About the... the factoring with our course. At the end of December 2034, we were at 125 million euros against the 117 at the end of 2023.

speaker
Michele Polanini
Chief Executive Officer, Piaggio Group

Stable.

speaker
Alessandra Simonotto
Chief Financial Officer, Piaggio Group

So, no particular differences. And I do not remember where the other question about the intangible assets.

speaker
Michele Polanini
Chief Executive Officer, Piaggio Group

No, it was about the RMD.

speaker
Alessandra Simonotto
Chief Financial Officer, Piaggio Group

Yeah.

speaker
Michele Polanini
Chief Executive Officer, Piaggio Group

Okay. Yeah, we already asked that.
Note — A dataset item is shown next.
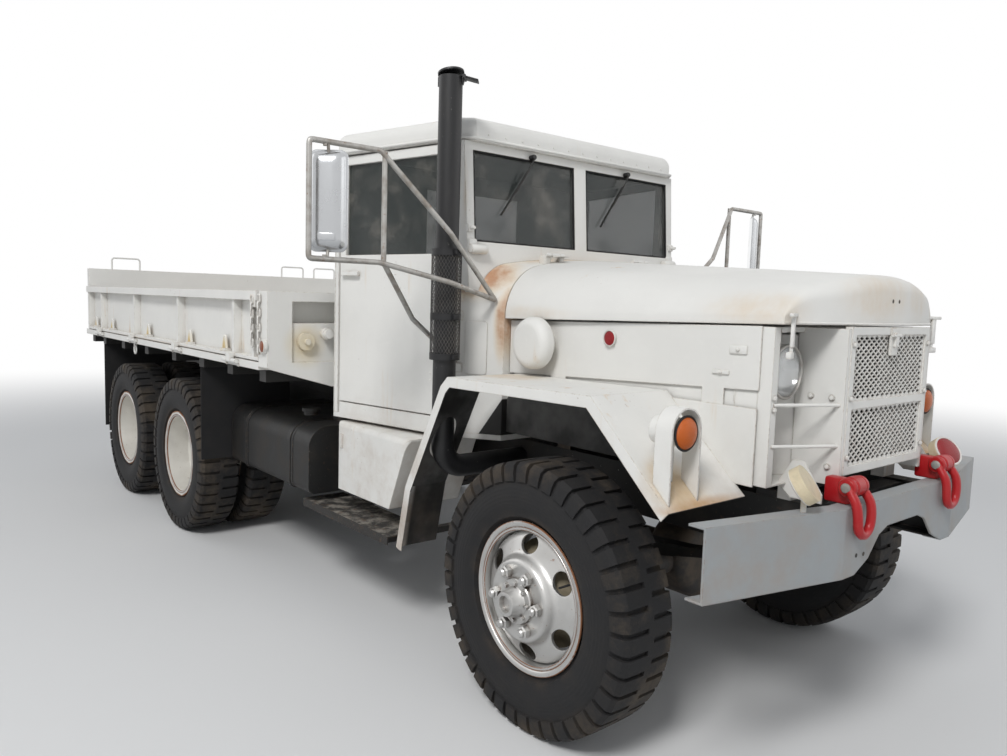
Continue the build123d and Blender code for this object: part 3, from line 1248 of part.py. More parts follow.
def rear_fixed_barrel(y):
    """The part of the tailgate's hinge that is welded to the rear sill."""
    half = BARREL_LENGTH / 2
    x = BED_REAR - HINGE_AXIS_OUT
    body = rod((x, y - half, HINGE_AXIS_Z), (x, y + half, HINGE_AXIS_Z), BARREL_RADIUS)
    return body + block((x, BED_REAR + 2), (y - half, y + half), (HINGE_AXIS_Z - BARREL_RADIUS, HINGE_AXIS_Z))


def headboard():
    """The fixed front wall: posts, rail, recessed sheet, apron, filler cap, pipe stub and chains."""
    x0, x1 = BED_FRONT - HEADBOARD_DEPTH, BED_FRONT
    post = HEADBOARD_POST
    body = block((x0, x1), (-BED_HALF, BED_HALF), (BED_RAIL_LOW, BED_RAIL_TOP))
    for side in (-1, 1):
        y = (side * (BED_HALF - post), side * BED_HALF)
        body += block((x0, x1), (min(y), max(y)), (BED_SILL_LOW + 18, BED_RAIL_LOW))
    inner = BED_HALF - post + 34
    body += block((x0, x0 + SIDE_WALL), (-inner, inner), (BED_FLOOR_TOP - 40, BED_RAIL_LOW))
    # columns: distance from the middle, height of the apron's lower edge
    foot = ((BED_HALF - 11, BED_SILL_LOW + 12), (860, BED_BEARER_LOW - 24))
    apron = [(-y, z) for y, z in foot] + [(y, z) for y, z in reversed(foot)]
    apron += [(foot[0][0], BED_FLOOR_TOP + 4), (-foot[0][0], BED_FLOOR_TOP + 4)]
    body += front_profile(apron, (x1 - 12, x1))
    body += block((x0, x1 - 12), (post - BED_HALF, BED_HALF - post), (BED_SILL_LOW + 22, BOX_TOP))
    (cap_y, cap_z), (pipe_y, pipe_z) = CAP_PLACE, PIPE_PLACE
    body += rod((x1 - 14, cap_y, cap_z), (x1 + 14, cap_y, cap_z), 46)
    body += rod((x1 + 12, cap_y, cap_z), (x1 + 30, cap_y, cap_z), 16)
    body += rod((x1 - 14, pipe_y, pipe_z), (x1 + 52, pipe_y, pipe_z), 26)
    body += rod((x1 + 18, pipe_y, pipe_z), (x1 + 34, pipe_y, pipe_z), 33)
    for side in (-1, 1):
        body += chain(x1 - 86, side * (BED_HALF + LINK_STAND), BED_RAIL_TOP - 14, POST_LINKS)
    return body


def chain(x, y, z, links):
    """A hanging chain, its links in turn flat to the side and aslant, joined where they hook."""
    step = LINK_LENGTH - 2 * LINK_WALL + 1
    ring = SlotOverall(LINK_LENGTH, LINK_WIDTH)
    ring -= SlotOverall(LINK_LENGTH - 2 * LINK_WALL, LINK_WIDTH - 2 * LINK_WALL)
    link = Rot(0, 90, 0) * extrude(ring, amount=LINK_WALL / 2, both=True)
    pieces = []
    for index in range(links):
        turn = 90 if index % 2 == 0 else 45
        pieces.append(Pos(x, y, z - LINK_LENGTH / 2 - index * step) * Rot(0, 0, turn) * link)
    return pieces[0] + pieces[1:]


def bed_side():
    """The right drop side: sheet, rails, tapered ribs and the hinge barrels at its foot."""
    x0, x1 = BED_REAR + TAILGATE_DEPTH + 11, BED_FRONT - HEADBOARD_DEPTH - PANEL_GAP
    low = BED_FLOOR_TOP + PANEL_GAP
    out = -BED_HALF
    sheet_out = out + SIDE_DEPTH - SIDE_WALL
    body = block((x0, x1), (sheet_out, sheet_out + SIDE_WALL), (low, BED_RAIL_TOP))
    body += block((x0, x1), (out - 12, sheet_out), (BED_RAIL_LOW, BED_RAIL_TOP))
    body += block((x0, x1), (out, sheet_out), (low, low + 20))
    ends = (x0 + RIB_LENGTH / 2, x1 - RIB_LENGTH * 2)
    for x in SIDE_RIB_X + ends:
        rib = RIB_LENGTH / 2
        body += block((x - rib, x + rib), (out, sheet_out), (low, BED_RAIL_LOW))
    for x in SIDE_RIB_X:
        half = BARREL_LENGTH / 2
        y = out - HINGE_AXIS_OUT
        body += rod((x - half, y, HINGE_AXIS_Z), (x + half, y, HINGE_AXIS_Z), BARREL_RADIUS)
        body += block((x - half, x + half), (y - BARREL_RADIUS, y + BARREL_RADIUS), (HINGE_AXIS_Z, low + 20))
        body += block((x - half, x + half), (y, out), (low, low + 20))
    for x in HOOK_X:
        body += lashing_hook(x, (out + sheet_out) / 2, low + 20)
    body += block((x1 - 78, x1 - 8), (out - 12, sheet_out), (BED_RAIL_LOW - 34, BED_RAIL_LOW))
    return body + chain(x1 - 40, out - 12 - LINK_WALL / 2, BED_RAIL_TOP - 20, SIDE_LINKS)


def lashing_hook(x, y, z):
    """A forged lashing hook: two legs that rise from a foot and meet at its tip."""
    legs = [(x - HOOK_SPREAD, y, z + 4), (x, y, z + HOOK_HEIGHT), (x + HOOK_SPREAD, y, z + 4)]
    foot = block((x - HOOK_SPREAD - 12, x + HOOK_SPREAD + 12), (y - 18, y + 18), (z - 4, z + 14))
    return bent_rod(legs, HOOK_RADIUS, 10) + foot + rod((x, y, z + 10), (x, y, z + 62), HOOK_RADIUS - 2)


def tailgate():
    """The tall tailgate: sheet, frame, ribs, three grab hoops and the hinge barrels at its foot."""
    half = BED_HALF - 14
    low = BED_FLOOR_TOP + PANEL_GAP
    x_in = BED_REAR + TAILGATE_DEPTH
    body = block((x_in - SIDE_WALL, x_in), (-half, half), (low, TAILGATE_TOP))
    body += block((BED_REAR, x_in), (-half, half), (low, low + 20))
    body += block((BED_REAR, x_in), (-half, half), (TAILGATE_TOP - 50, TAILGATE_TOP))
    for y in (-half + 20, -600.0, 0.0, 600.0, half - 20):
        body += block((BED_REAR, x_in), (y - 20, y + 20), (low, TAILGATE_TOP))
    for y in TAILGATE_HINGE_Y:
        x = BED_REAR - HINGE_AXIS_OUT
        reach = BARREL_LENGTH / 2
        body += rod((x, y - reach, HINGE_AXIS_Z), (x, y + reach, HINGE_AXIS_Z), BARREL_RADIUS)
        span = (y - reach, y + reach)
        body += block((x - BARREL_RADIUS, x + BARREL_RADIUS), span, (HINGE_AXIS_Z, low + 20))
        body += block((x, BED_REAR), span, (low, low + 20))
    middle_x = BED_REAR + TAILGATE_DEPTH / 2
    for y in HOOP_Y:
        low_z, high_z = TAILGATE_TOP - 10, TAILGATE_TOP + HOOP_HEIGHT
        hoop = [(middle_x, y - HOOP_HALF, low_z), (middle_x, y - HOOP_HALF, high_z),
                (middle_x, y + HOOP_HALF, high_z), (middle_x, y + HOOP_HALF, low_z)]
        body += bent_rod(hoop, 7, 24)
    return body


def mudflaps():
    """The black plates before the middle wheels and behind the rear wheels, as wide as the twin tyres."""
    pieces = []
    reach = DUAL_SPACING / 2 + TYRE_WIDTH / 2
    for x, low in zip(FLAP_X, FLAP_LOW):
        for side in (-1, 1):
            y = (side * (DUAL_Y - reach + 2), side * (DUAL_Y + reach + 5))
            sheet = (x - FLAP_WALL / 2, x + FLAP_WALL / 2)
            pieces.append(block(sheet, (min(y), max(y)), (low, BED_BEARER_LOW)))
    return pieces


def pintle():
    """The towing pintle on the rear crossmember."""
    z = PINTLE_Z
    start = RAIL_REAR
    body = block((start - 24, start), (-90, 90), (z - 60, z + 60))
    body += rod((start - 24, 0, z), (start - 140, 0, z), 42)
    x = PINTLE_REAR + PINTLE_RADIUS
    hook = rod((x, -22, z), (x, 22, z), PINTLE_RADIUS) - rod((x, -30, z), (x, 30, z), PINTLE_HOLE_RADIUS)
    return body + hook + block((x + 45, start - 100), (-22, 22), (z - 30, z + 30))


def bumperettes():
    """The two short rear bumpers on the rail ends."""
    pieces = []
    face = RAIL_REAR - 120
    for side in (-1, 1):
        y = (side * (RAIL_Y - 110), side * (RAIL_Y + 170))
        body = block((face, face + 12), (min(y), max(y)), (RAIL_BOTTOM - 10, RAIL_TOP))
        y = (side * (RAIL_Y - RAIL_FLANGE), side * RAIL_Y)
        body += block((face + 12, RAIL_REAR), (min(y), max(y)), (RAIL_BOTTOM + 20, RAIL_TOP - 20))
        pieces.append(body)
    return pieces


def tail_lamps():
    """The lamp clusters under the rear sill."""
    pieces = []
    for side in (-1, 1):
        y = (side * 860, side * 1040)
        pieces.append(block((BED_REAR + 20, BED_REAR + 40), (min(y), max(y)), (1040, BED_SILL_LOW + 22)))
        pieces[-1] += block((BED_REAR - 20, BED_REAR + 20), (min(y), max(y)), (1050, 1130))
    return pieces


def side_lamps():
    """The red reflector on each hood side panel and the round lamp on each post of the headboard."""
    pieces = []
    x, z = REFLECTOR_PLACE
    lamp_x = BED_FRONT - 30
    for side in (-1, 1):
        face = side * (HOOD_FRONT_HALF + SIDE_PANEL_WALL)
        pieces.append(rod((x, face, z), (x, face + side * 9, z), REFLECTOR_RADIUS))
        face = side * BED_HALF
        pieces.append(rod((lamp_x, face, SIDE_LAMP_Z), (lamp_x, face + side * 14, SIDE_LAMP_Z), 38))
    return pieces


def marker_lamp(x, y, turn):
    """A round marker lamp on a stub over the bumper."""
    z = MARKER_Z
    lamp = Pos(x, y, z) * Rot(0, 0, turn) * Rot(0, 55, 0) * Cylinder(62, 34)
    return lamp + rod((x, y, BUMPER_TOP), (x, y, z), 9)


def main():
    write("frame_rails", frame_rail(), mirrored(frame_rail()))
    write("frame_crossmembers", *crossmembers())
    write("front_bumper", bumper())
    write("tow_shackles", shackle(-SHACKLE_Y), shackle(SHACKLE_Y))
    write("front_axle", front_axle())
    write("leaf_springs", front_spring(), mirrored(front_spring()), *rear_springs())
    write("bogie_axles", rear_axle(MIDDLE_X), rear_axle(REAR_X))
    pattern = tyre()
    for name, side in (("left", 1), ("right", -1)):
        write(f"knuckle_{name}", knuckle(side))
        write(f"front_tyre_{name}", tyre_at(pattern, 0, side * FRONT_TYRE_Y))
        front_wheel = wheel(0, side * FRONT_TYRE_Y, side * FRONT_DISC_Y)
        write(f"front_wheel_{name}", front_wheel, front_hub(side))
        for place, x in (("middle", MIDDLE_X), ("rear", REAR_X)):
            inner, outer = DUAL_Y - DUAL_SPACING / 2, DUAL_Y + DUAL_SPACING / 2
            write(f"{place}_tyres_{name}", *(tyre_at(pattern, x, side * y) for y in (inner, outer)))
            inner_wheel = wheel(x, inner, DUAL_Y)
            outer_wheel = wheel(x, outer, DUAL_Y)
            hub = dual_hub(x)
            group = [inner_wheel, outer_wheel, hub]
            write(f"{place}_wheels_{name}", *(group if side > 0 else [mirrored(piece) for piece in group]))
    write("tie_rod", tie_rod())
    write("engine", engine())
    write("driveline", driveline())
    write("radiator", radiator())
    write("hood", hood())
    write("hood_side_panels", side_panel() + intake_dome(), mirrored(side_panel()))
    write_pair("fender", fender())
    write("grille", grille())
    write("nose_frame", nose_frame())
    write("headlights", headlight(-HEADLIGHT_Y), headlight(HEADLIGHT_Y))
    markers = [marker_lamp(842, -575, 20), marker_lamp(850, 460, -20), *side_lamps()]
    write("signal_lamps", turn_signal(), mirrored(turn_signal()), *markers, *tail_lamps())
    write("cowl", cowl())
    write("cab_floor", cab_floor())
    write("cab_back", cab_back())
    write("windshield_frame", windshield_frame())
    write("cab_glass", *cab_glass())
    write("cab_roof", roof())
    panel, glass = door()
    write_pair("door", panel)
    write_pair("door_glass", glass)
    write("seat_boxes", *seats())
    write("seat_cushions", *seat_cushions())
    write("steering_wheel", steering_wheel())
    write("exhaust_stack", exhaust_stack())
    write("mirrors", mirror_unit(), mirrored(mirror_unit()))
    write("fuel_tank", fuel_tank())
    write("battery_box", battery_box())
    write("running_boards", running_board(), mirrored(running_board()))
    write("air_tanks", *air_tanks())
    write("bed_floor", bed_floor())
    write("headboard", headboard())
    write_pair("bed_side", bed_side())
    write("tailgate", tailgate())
    write("mudflaps", *mudflaps())
    write("rear_fittings", pintle(), *bumperettes())


main()
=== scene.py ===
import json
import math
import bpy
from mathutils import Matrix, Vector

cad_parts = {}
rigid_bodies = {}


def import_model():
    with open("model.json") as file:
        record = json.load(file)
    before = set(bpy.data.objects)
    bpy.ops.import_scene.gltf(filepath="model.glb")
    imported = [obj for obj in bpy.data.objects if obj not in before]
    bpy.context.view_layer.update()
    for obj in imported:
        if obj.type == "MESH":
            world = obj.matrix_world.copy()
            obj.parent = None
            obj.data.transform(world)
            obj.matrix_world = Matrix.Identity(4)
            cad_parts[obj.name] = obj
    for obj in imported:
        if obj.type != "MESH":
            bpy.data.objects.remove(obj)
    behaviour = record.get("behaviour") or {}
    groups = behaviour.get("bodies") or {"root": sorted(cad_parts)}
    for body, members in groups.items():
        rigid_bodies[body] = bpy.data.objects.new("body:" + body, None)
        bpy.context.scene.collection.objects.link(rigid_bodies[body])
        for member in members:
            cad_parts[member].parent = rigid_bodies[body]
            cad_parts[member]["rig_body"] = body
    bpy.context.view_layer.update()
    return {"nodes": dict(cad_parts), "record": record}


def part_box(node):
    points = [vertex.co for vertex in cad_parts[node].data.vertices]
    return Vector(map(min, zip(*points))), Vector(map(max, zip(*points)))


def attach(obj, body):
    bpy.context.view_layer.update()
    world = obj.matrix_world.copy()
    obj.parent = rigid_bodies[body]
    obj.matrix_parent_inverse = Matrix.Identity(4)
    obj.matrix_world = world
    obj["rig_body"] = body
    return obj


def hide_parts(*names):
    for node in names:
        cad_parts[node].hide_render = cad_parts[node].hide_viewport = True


bl_info = {
    "name": "Military cargo truck",
    "version": (1, 0, 0),
    "blender": (4, 5, 0),
    "location": "View3D > Sidebar > Truck",
    "description": "Finishes and fine parts of a weathered six-wheel cargo truck",
    "category": "Object",
}

from contextlib import contextmanager

import bmesh
import bpy
from bpy.props import FloatProperty, FloatVectorProperty, IntProperty, PointerProperty
from bpy.types import Operator, Panel, PropertyGroup
from mathutils import Matrix, Vector

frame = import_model()
NODES = frame["nodes"]
SIDES = (("left", 1), ("right", -1))


def middle(node):
    """The middle of a CAD node's box."""
    low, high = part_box(node)
    return (low + high) / 2


def extent(node):
    """The width of a CAD node's box along each axis."""
    low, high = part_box(node)
    return high - low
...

He asked about why we have this amount in what is because we invest in R&D development. Yes.

speaker
Unknown
Unknown Participant

Or the new products.

speaker
Raffaele Lupotto
Head of Investor Relations, Piaggio Group

Okay. Great. So, I think there are no more questions. So, operator, can you confirm?

speaker
Conference Operator
Coral School Conference Operator

Yes, there are no more questions registered at this time.

speaker
Raffaele Lupotto
Head of Investor Relations, Piaggio Group

Okay. Thank you. The call is over, and thank you for attending this conference call. If you need further info, you can call me later, as usual. Bye.